Dreck an meinen Schuhen. Kleine Sprünge lassen mich Zebrastreifen überqueren. Zeitungsseiten im Rinnstein und die Telefonzelle hat lange keine Stimme mehr vernommen. Die Bushaltestelle streckt ihre Arme aus. Doch wir sind schneller. Klettern Stufen empor. Neugierig. Atemlos. Haben keine Zeit zu zögern und wollen immer weiter nach oben. Ihr könnt ruhig unten bleiben – dort waren wir schon. Halten Albträume zum Himmel und lassen sie von Tauben entführen. Kein Gedanke an morgen. 

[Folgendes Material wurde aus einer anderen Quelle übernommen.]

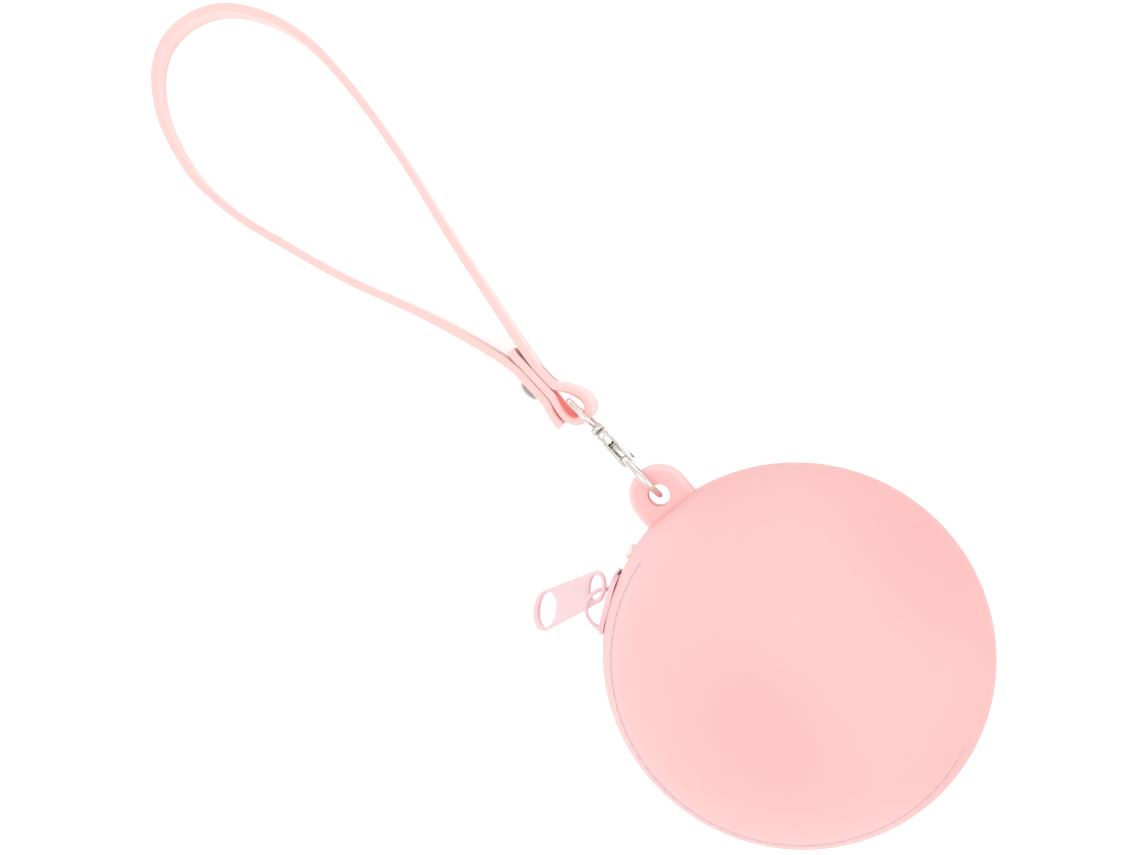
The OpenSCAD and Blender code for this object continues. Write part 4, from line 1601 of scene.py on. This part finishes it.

Jeder Schritt in eine andere Richtung. Ein Schatten auf meiner Schulter. Merke, wie sich die Vergangenheit anschleicht. Selbst hier bin ich nicht alleine. Hunderte Kilometer von dir entfernt. Hast dich in einer Jackentasche versteckt und verfolgst mich. Ich traue mich nicht, meinen Kopf zu drehen. Drehe die Musik etwas lauter. Übertöne dein Lachen. Übertöne dich. Eine Hand packt meinen Arm und zieht mich in die Metro. Zu enge Sitze erzwingen eine ungewollte Nähe. Es fühlt sich komisch an, wenn du kein Wort verstehst. Wie eine schräge Melodie. Ich suche nach bekannten Tönen. Spüre sie nicht. Meine Augen wandern durch den Wagon. Hübsche Frauen haben ihre Köpfe gegen das Fenster gelehnt. Ihre Augen geschlossen. Ihre Münder versteckt in bunten Tüchern. 

Raus jetzt. Die Treppen hinunter. An ernsten Blicken vorbei. Straßenlaternen führen uns zum Licht. Metall und Stahl klettern um die Wette. Überholen sich gegenseitig, bevor sie den Himmel streifen. Am Horizont die ersten Sonnenstrahlen. Kriechen unter ihrer Decke hervor. Greifen nach allem, was unerreichbar scheint. Ich lasse mich gerne vereinnahmen. Die Hand auf dem Klavier. Schwarz. Weiß. Kalte Hände spielen das letzte Lied, während ich deine glänzenden Augen erblicke. Du sitzt alleine im Kettenkarussell. Deine wunderschönen Beine baumeln rasch und mein Herz tut es ihnen gleich. Warum tust du mir das an? Bringst mich ein um das andere Mal zum Stolpern. 

Kennst du das Gefühl, wenn viele fremde Gesichter ein Bekanntes formen? Wenn du auf einem Platz stehst und glaubst, die Menschen drehen sich im Kreis. Auf festen Bahnen. Nutzen die selben Worte für die selben Gedanken. Und du gehörst nicht dazu. Kannst ihre Sprache nicht sprechen. Ihre Tänze nicht erwidern. In solchen Momenten bleib ich stehen. Und freue mich dennoch da zu sein. Freue mich zu sein. Hier. Mit euch. 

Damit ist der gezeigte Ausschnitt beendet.